Enraged, the three woman asked Frank for an explanation, upon which he launched into a rampaging tirade, citing the continued dismissal by Elizabeth, Isadora and Sophie of his desire for inclusion and ideas for improvement as reason for his theft of the pageant props and his torching of the cookies. Beyond that, he was recently appointed director of the pageant in Whittier, which was so casually denigrated by Mrs. Townsend, so he could hardly have competition.

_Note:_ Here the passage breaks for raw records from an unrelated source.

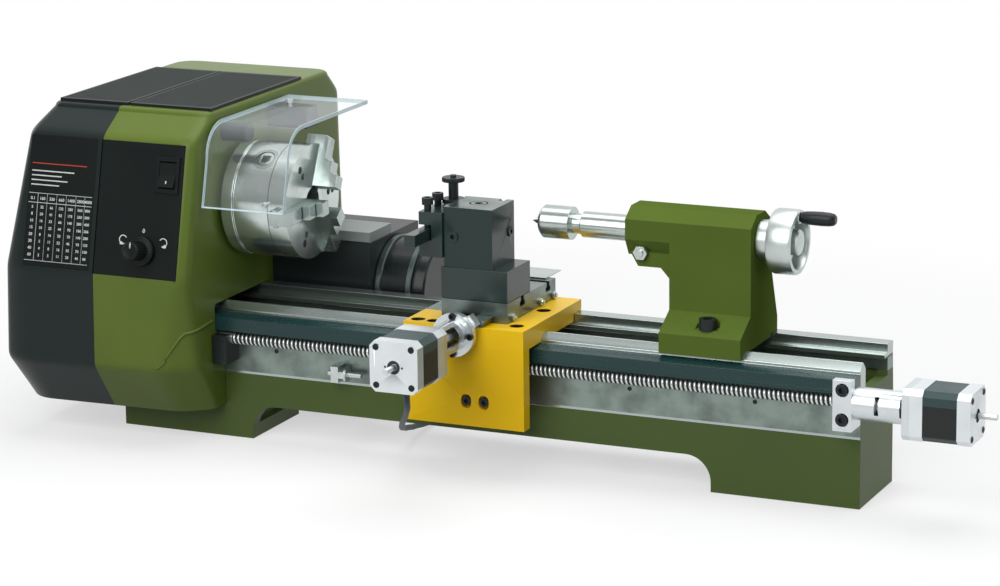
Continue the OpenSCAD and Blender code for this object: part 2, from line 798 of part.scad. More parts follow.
module saddle() {
    color("#e9b90e") difference() {
        union() {
            along_x(carriage_left, carriage_left + saddle_width) polygon(saddle_points);
            along_y(-saddle_front, saddle_back) translate([carriage_x, saddle_top])
                polygon(dovetail(0));
        }
        box([cross_x - channel / 2, -saddle_front + 8, ledge_z],
            [cross_x + channel / 2, saddle_back - 6, saddle_top + 20]);
        translate([cross_x, 0, cross_z]) ycyl(-saddle_front - 1, saddle_back + 1, cross_screw_d / 2 + fit);
        for (p = saddle_holes) translate([p[0], p[1], saddle_top - 9]) {
            cylinder(h = 10, d = 12.5);
            translate([0, 0, -20]) cylinder(h = 25, d = 6.5);
        }
    }
}

saddle_holes = [[carriage_left + 9.2, -saddle_front + 10], [carriage_left + 24, -saddle_front + 9.6],
    [carriage_left + saddle_width - 13.5, -saddle_front + 18],
    [carriage_left + saddle_width - 14, -saddle_front + 75]];

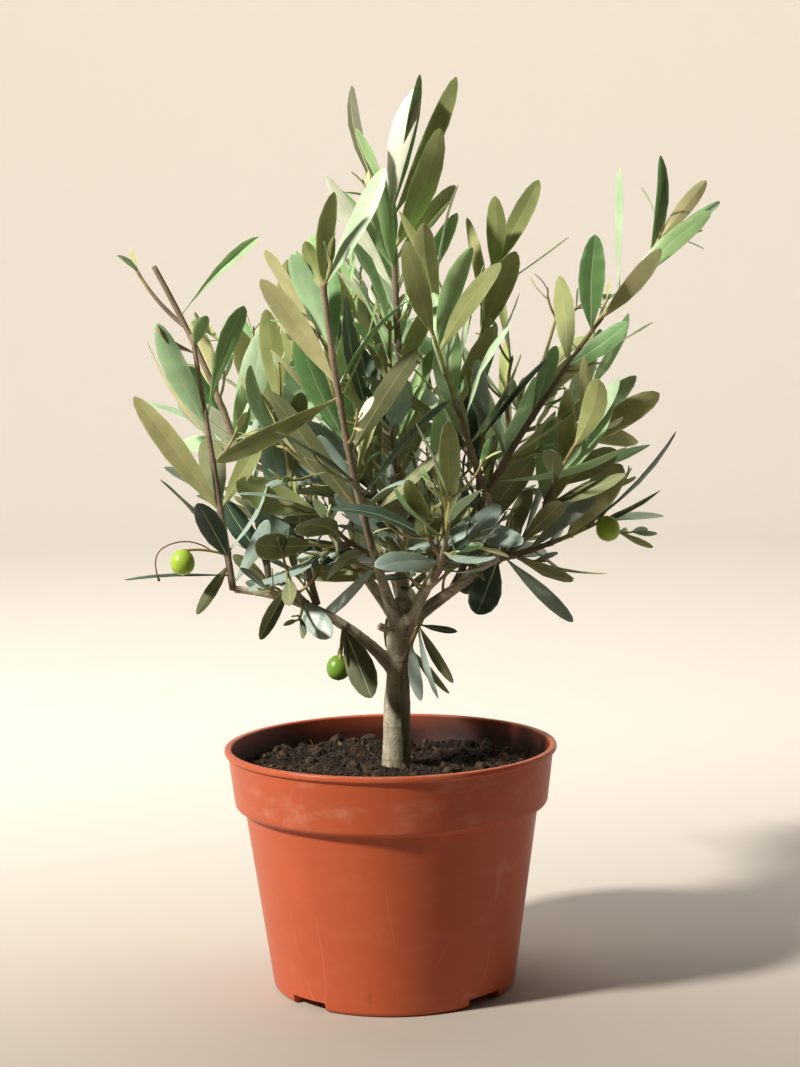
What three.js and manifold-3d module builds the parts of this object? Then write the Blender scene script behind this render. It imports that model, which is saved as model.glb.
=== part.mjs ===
// A young olive tree in a round plastic nursery pot, in millimetres, +Z up.
// The origin is the middle of the pot's flat underside. The pot stands on z = 0, the compost fills it to just
// under the rim, and the trunk rises from the compost and forks into boughs. Each bough carries masses of
// foliage: woody twigs with opposite pairs of narrow leaves, and a few green olives.
import * as THREE from "three";
import { mergeVertices } from "three/addons/utils/BufferGeometryUtils.js";
import Module from "manifold-3d";

const wasm = await Module();
wasm.setup();

// ---------------------------------------------------------------- driving dimensions
const DEG = Math.PI / 180;
const GAP = 0.3; // clearance between neighbouring solids

const POT = {
  height: 139,
  rimRadius: 95, // over the lip
  lipWidth: 2,
  lipHeight: 3,
  collarTopRadius: 93,
  collarFootRadius: 89.4,
  collarHeight: 30,
  shoulderDrop: 5,
  bodyTopRadius: 84,
  baseRadius: 69.5,
  baseEdge: 3, // bevel of the bottom edge
  wall: 1.8,
  facets: 40,
};
const DRAIN = { count: 4, firstAngle: -43.5, width: 25, height: 5.5, inner: 50, holeRadius: 4.5, holeAt: 59 };
const SOIL = { top: 126, edgeDrop: 2.5, collarGap: 16 };

const TRUNK = {
  foot: [3.5, 0, SOIL.top + GAP],
  via: [3, 0, 170],
  fork: [9, 0, 222],
  // radius at equal steps from the root flare to the fork
  radii: [8.9, 8.1, 7.8, 7.8, 7.6, 6.9, 6.6, 7.1, 8.2, 7.8, 5.2],
  sides: 12,
  stub: { from: [4, -2, 203], to: [-5, -4, 207], radius: 2.2 }, // where a shoot was pruned
};

// Each bough is one tapering limb: where it starts inside its parent, a point that it bends towards, and its end.
const BOUGHS = {
  bough_low_west: { from: [2, -1, 183], via: [-34, -9, 226], to: [-86, -14, 231], butt: 3.4, tip: 2.1 },
  bough_front_west: { from: [5, -3, 208], via: [-5, -14, 240], to: [-8, -38, 256], butt: 3.4, tip: 2.2 },
  bough_leader: { from: [9, 1, 212], via: [7, 6, 262], to: [9, 4, 330], butt: 4.4, tip: 2.4 },
  bough_east: { from: [11, -1, 209], via: [34, -10, 226], to: [60, -19, 246], butt: 3.9, tip: 2.6 },
  bough_east_riser: { from: [61, -20, 245], via: [60, -26, 268], to: [55, -33, 286], butt: 2.4, tip: 2.1 },
  bough_back_west: { from: [6, 3, 208], via: [-14, 22, 236], to: [-38, 46, 262], butt: 3.5, tip: 2.2 },
  bough_back_east: { from: [12, 3, 209], via: [26, 26, 236], to: [52, 44, 268], butt: 3.5, tip: 2.2 },
  bough_front: { from: [12, -3, 208], via: [20, -24, 228], to: [26, -50, 240], butt: 3.0, tip: 2.0 },
};

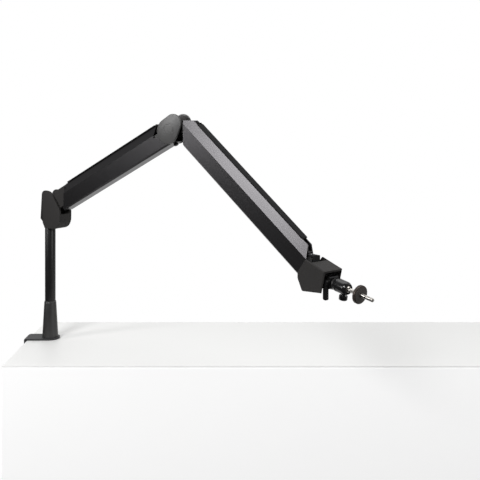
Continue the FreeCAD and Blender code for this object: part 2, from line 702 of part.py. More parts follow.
# ---- head ---------------------------------------------------------------------------
def tilt_block():
    """Cross block: tilts on the two side pins and carries the upright swivel pin."""
    body = block((-9.0, 9.0), (-BLOCK_HALF, BLOCK_HALF), (-BLOCK_RISE, BLOCK_RISE))
    corners = [(-9.0, -BLOCK_RISE), (-9.0, BLOCK_RISE), (9.0, -BLOCK_RISE), (9.0, BLOCK_RISE)]
    body = upright(body, corners, 3.0)
    side = cyl(TIP_PIN_R + RUN, -BLOCK_HALF - 1, -BLOCK_HALF + 4.2, (0, 0), "y")
    body = body.cut([side, side.mirror(V(0, 0, 0), Y)])
    return body.cut(cyl(SWIVEL_PIN_R + RUN, -40, 40))


def swivel_pin():
    """Upright pin with a head at each end."""
    top = BLOCK_RISE + GAP + YOKE
    body = cyl(SWIVEL_PIN_R, -top, top)
    return body.fuse([cyl(5.0, top, top + 1.5), cyl(5.0, -top - 1.5, -top)]).removeSplitter()


def head_yoke():
    """Steel strap, bent over and under the cross block, with the boss for the ball head."""
    low = BLOCK_RISE + GAP
    half = YOKE_HALF
    legs = [block((-6.5, YOKE_REACH), (-half, half), (low, low + YOKE)),
            block((-6.5, YOKE_REACH), (-half, half), (-low - YOKE, -low))]
    face = block((YOKE_REACH, YOKE_REACH + YOKE), (-half, half), (-30.0, low + YOKE))
    bar = block((YOKE_REACH, STEM_START + 10.0), (-half, half), (-31.0, -19.0))
    arms = block((YOKE_REACH, YOKE_REACH + YOKE), (-HEAD_HALF + HEAD_WALL + 0.1, HEAD_HALF - HEAD_WALL - 0.1),
                 (-4.0, 3.0))
    body = face.fuse(legs + [bar, arms])
    body = body.cut(cyl(SWIVEL_PIN_R + FIT, -40, 40))
    return body.removeSplitter()


HEAD_POINTS = [(1.7, -45.0), (47.4, -41.0), (56.5, -4.5), (10.6, 9.6), (HEAD_REAR, -15.0), (HEAD_REAR, -25.0)]


def head_shell(sign):
    """One half of the moulded head housing: a cheek, half of the roof and the front rim."""
    solid = side_plate(HEAD_POINTS, -HEAD_HALF, -HEAD_SPLIT)
    solid = upright(solid, [HEAD_POINTS[0], HEAD_POINTS[3]], 4.0)
    solid = upright(solid, [HEAD_POINTS[4], HEAD_POINTS[5]], 5.0)
    solid = soften(solid, HEAD_EDGE, -HEAD_HALF)
    room = block((-60, 80), (-HEAD_HALF + HEAD_WALL, 5), (-FAR, FAR))
    roof = side_plate([(24.0, 20.0), (24.0, -2.0), (52.0, -11.5), (60.0, -11.5), (60.0, 20.0)], -60, 60)
    room = room.cut(moved(roof, 0, 0, 4.0))
    shell = solid.cut(room)
    return shell if sign < 0 else shell.mirror(V(0, 0, 0), Y)


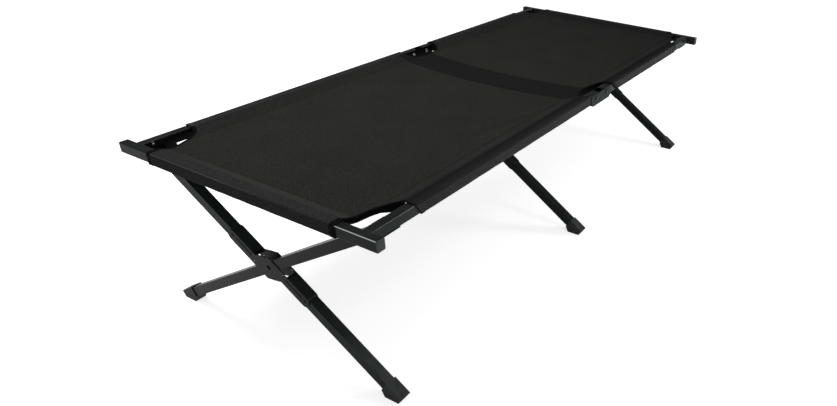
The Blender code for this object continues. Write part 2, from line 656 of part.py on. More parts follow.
def side_sleeve(side, half, cloth):
    """The pocket of cloth round one half of a rail. Beside the mid legs its inner and lower walls are cut away."""
    sign = side_sign(side)
    y = sign * RAIL_Y
    end = BAR_INNER_X - CORNER_CUT_LENGTH
    if half == "foot":
        low, high, origin_x = -end, HINGE_X - MID_CUT_LENGTH / 2, FOOT_BOLT_X
    else:
        low, high, origin_x = HINGE_X + MID_CUT_LENGTH / 2, end, HEAD_BOLT_X
    piece = make(f"side_sleeve_{side}_{half}", cloth, (origin_x, y, RAIL_Z),
                 lambda bm: prism(bm, "X", sleeve_outline((y, RAIL_Z), 0.0), low, high))
    combine(piece, "DIFFERENCE", "pocket",
            lambda bm: prism(bm, "X", sleeve_outline((y, RAIL_Z), CLOTH), low - SHEET, high + SHEET))
    if half == "foot":
        open_from = MID_LEG_X - PLATE_LONG - CLOTH
        edge = sorted((sign * (RAIL_INNER_Y - SLEEVE_OUT * 2), sign * (RAIL_OUTER_Y + CLOTH_EASE / 2)))
        notch = box_outline((edge[0], RAIL_BOTTOM - SLEEVE_OUT * 2), (edge[1], BED_HEIGHT + CLOTH_EASE / 2))
        combine(piece, "DIFFERENCE", "notch", lambda bm: prism(bm, "X", notch, open_from, high + SHEET))
    return piece


def end_sleeve(half, cloth):
    away = -1 if half == "foot" else 1
    x = away * (BAR_OUTER_X - TUBE_WIDTH / 2)
    reach = RAIL_INNER_Y - SLEEVE_OUT - CORNER_CUT_WIDTH
    piece = make(f"end_sleeve_{half}", cloth, (x, 0, RAIL_Z),
                 lambda bm: prism(bm, "Y", sleeve_outline((x, RAIL_Z), 0.0), -reach, reach))
    combine(piece, "DIFFERENCE", "pocket",
            lambda bm: prism(bm, "Y", sleeve_outline((x, RAIL_Z), CLOTH), -reach - SHEET, reach + SHEET))
    return piece


def bed_stations(end):
    """Places along the bed where it is sampled: close together at the end hems and round the cut-outs."""
    stations = [END_HEM - end, end - END_HEM]
    for step in range(CUT_STEPS + 1):
        depth = CORNER_CUT_LENGTH * math.sin(math.pi / 2 * step / CUT_STEPS)
        stations += [depth - end, end - depth, HINGE_X - MID_CUT_LENGTH / 2 * math.cos(math.pi * step / CUT_STEPS)]
    mid_low, mid_high = HINGE_X - MID_CUT_LENGTH / 2, HINGE_X + MID_CUT_LENGTH / 2
    for low, high in ((CORNER_CUT_LENGTH - end, mid_low), (mid_high, end - CORNER_CUT_LENGTH)):
        steps = round((high - low) / BED_STEP)
        stations += [low + (high - low) * step / steps for step in range(1, steps)]
    return sorted(stations)


def bed_half_width(x, end, edge):
    """Half the width of the bed at a station: the rails less the corner and mid cut-outs."""
    width = edge
    from_end = end - abs(x)
    if from_end < CORNER_CUT_LENGTH:
        width -= CORNER_CUT_WIDTH * math.sqrt(max(0.0, 1 - (from_end / CORNER_CUT_LENGTH) ** 2))
    from_hinge = abs(x - HINGE_X) / (MID_CUT_LENGTH / 2)
    if from_hinge < 1:
        width -= MID_CUT_WIDTH * math.sqrt(1 - from_hinge ** 2)
    return width


def bed_drop(x, y, end, edge):
    """How far the bed lies below the top of the tubes: down its hems, then a slight sag."""
    side = min(1.0, (edge - abs(y)) / SIDE_HEM)
    tip = min(1.0, (end - abs(x)) / END_HEM)
    return HEM_DROP * min(side, tip) + BED_SAG * (1 - (x / end) ** 2) * (1 - (y / edge) ** 2)


def bed_panel(cloth):
    """The bed: one taut sheet that drops from the tubes down its hems, cut away at corners and hinges."""
    end = BAR_INNER_X - SLEEVE_OUT - GAP
    edge = RAIL_INNER_Y - SLEEVE_OUT - GAP
    stations = bed_stations(end)
    inner = 1 - SIDE_HEM / edge
    shares = [-1.0] + [inner * step / BED_STEPS for step in range(-BED_STEPS, BED_STEPS + 1)] + [1.0]
    columns = len(shares) - 1
    top = BED_HEIGHT + SLEEVE_OUT

    def build(bm):
        upper, lower = [], []
        for x in stations:
            width = bed_half_width(x, end, edge)
            rows = ([], [])
            for share in shares:
                surface = top - bed_drop(x, share * width, end, edge)
                rows[0].append(bm.verts.new((x, share * width, surface)))
                rows[1].append(bm.verts.new((x, share * width, surface - CLOTH)))
            upper.append(rows[0])
            lower.append(rows[1])
        for station in range(len(stations) - 1):
            for column in range(columns):
                for grid in (upper, lower):
                    bm.faces.new((grid[station][column], grid[station + 1][column],
                                  grid[station + 1][column + 1], grid[station][column + 1]))
            for column in (0, columns):
                bm.faces.new((upper[station][column], upper[station + 1][column],
                              lower[station + 1][column], lower[station][column]))
        for station in (0, len(stations) - 1):
            for column in range(columns):
                bm.faces.new((upper[station][column], upper[station][column + 1],
                              lower[station][column + 1], lower[station][column]))
        bmesh.ops.recalc_face_normals(bm, faces=bm.faces)

    return make("bed_panel", cloth, (0, 0, RAIL_Z), build)


# The whole cot

def build_cot():
    clear_scene()
    steel = finish("black_coated_steel", (0.030, 0.034, 0.033), 0.42, 0.0)
    bracket_steel = finish("coated_bracket_steel", (0.036, 0.040, 0.038), 0.38, 0.0)
    zinc = finish("zinc_plated_steel", (0.55, 0.55, 0.53), 0.32, 1.0)
    plastic = finish("black_plastic", (0.012, 0.012, 0.013), 0.5, 0.0)
    cloth = finish("charcoal_polyester", (0.022, 0.022, 0.024), 0.85, 0.0)

    for half in ("foot", "head"):
        end_bar(half, steel)
        end_sleeve(half, cloth)
        for side in ("left", "right"):
            rail(side, half, steel)
            end_fitting(side, half, plastic)
            bar_plug(side, half, plastic)
            hinge_bolt(side, half, zinc)
            side_sleeve(side, half, cloth)
    for side in ("left", "right"):
        hinge_link(side, bracket_steel)

    for name, x, long_way in LEG_SETS:
        split_leg_upper(name, x, steel)
        split_leg_lower(name, x, steel)
        through_leg(name, x, steel)
        foot_cap(f"foot_right_{name}", x, SPLIT_LEG_SLOPE, 1, LEG_OFFSET, plastic, (x, PIVOT_Y, PIVOT_Z))
        foot_cap(f"foot_left_{name}", x, LEG_SLOPE, -1, 0.0, plastic, (x, 0.0, CROSS_HEIGHT))
        cross_bracket(name, x, bracket_steel)
        cross_bolt(name, x, zinc)
        for side in ("left", "right"):
            top_bracket(side, name, x, long_way, bracket_steel)
            top_bolt(side, name, x, zinc)

    bed_panel(cloth)


build_cot()
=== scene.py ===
# %% [markdown]
# # A folding camping cot
# The solid model already holds the frame with its metal and plastic pieces. What a camera also sees is
# cloth, thread, coating, plating and four small bolt heads, and this script adds those. The cloth is built
# from its own rules, the stitches come from Geometry Nodes, and every finish is a node material.

import json
import math

import bmesh
import bpy
import numpy as np
from mathutils import Matrix, Vector


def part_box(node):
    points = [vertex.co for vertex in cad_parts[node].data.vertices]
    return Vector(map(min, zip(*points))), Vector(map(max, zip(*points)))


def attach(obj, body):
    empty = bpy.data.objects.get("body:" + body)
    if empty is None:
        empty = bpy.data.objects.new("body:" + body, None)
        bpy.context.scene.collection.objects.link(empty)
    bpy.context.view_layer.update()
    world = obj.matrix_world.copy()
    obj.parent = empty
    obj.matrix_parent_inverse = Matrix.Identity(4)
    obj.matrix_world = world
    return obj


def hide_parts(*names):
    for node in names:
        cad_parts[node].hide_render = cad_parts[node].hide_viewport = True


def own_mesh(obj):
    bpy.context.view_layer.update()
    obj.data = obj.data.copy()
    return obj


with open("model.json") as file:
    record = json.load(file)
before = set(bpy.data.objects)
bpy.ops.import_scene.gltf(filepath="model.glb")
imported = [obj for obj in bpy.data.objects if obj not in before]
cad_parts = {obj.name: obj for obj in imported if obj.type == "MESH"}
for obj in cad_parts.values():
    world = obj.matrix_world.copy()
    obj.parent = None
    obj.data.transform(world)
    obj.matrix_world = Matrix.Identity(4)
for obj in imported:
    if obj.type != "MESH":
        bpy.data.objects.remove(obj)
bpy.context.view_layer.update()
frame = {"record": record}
SIDES = (("left", 1), ("right", -1))
HALVES = (("foot", -1), ("head", 1))

# %% [markdown]
# ## The camera
# The photograph was taken from beyond the foot end, above the cot and to the sleeper's right. The camera's
# place was worked out from the corners of the bars, the rails and the feet. The object sits left of the lens
# axis, as in a cropped picture, so the lens is shifted instead of turned.

# %% Camera
PHOTO_WIDTH, PHOTO_HEIGHT = 837, 406
FOCAL_PIXELS = 671.4
AXIS_OFFSET_PIXELS = (154.9, -4.1)
CAMERA_PLACE = Vector((-1.900, -1.373, 1.328))
AZIMUTH, ELEVATION, ROLL = (math.radians(v) for v in (27.13, -28.83, 3.25))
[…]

Isadora then spied Mr. Temple and Mr. Grey exiting a car parked in front of the Water Tower and making their way toward the house. Horrified, Sophie and Elizabeth fled in embarrassment and anger, while Frank tossed them a final taunt, asking them if they wanted a cookie before they left. As he triumphantly walked back to the house, Isadora was left to ask the volunteers to make their way to the auditorium adjacent to the Water Tower (and where our Homestead Gallery is today) for refreshments, while something was decided about what to salvage from the theatrical debacle.
It was certainly fun playing Frank, not as a pathetic bungler, but as a pathetic conniver and manipulator. In their various ways, Mrs. Townsend, Mrs. Rowland and Miss Wolff all had their patheticisms well-honed and practiced, too. Visitors seemed to have a good time with the humor, awkward situations and the interactions, whether this was playing roles for the “Old West” skit, reciting for the traditional Victorian offering, or trying out the Argentine Tango (introduced to America, it was said, by Valentino) under the severely critical eye of Isadora.
We’ll see what we do for 2020, but don’t be surprised if “Christmas Calamities” returns for a third installment with some more tweaks and surprises in store!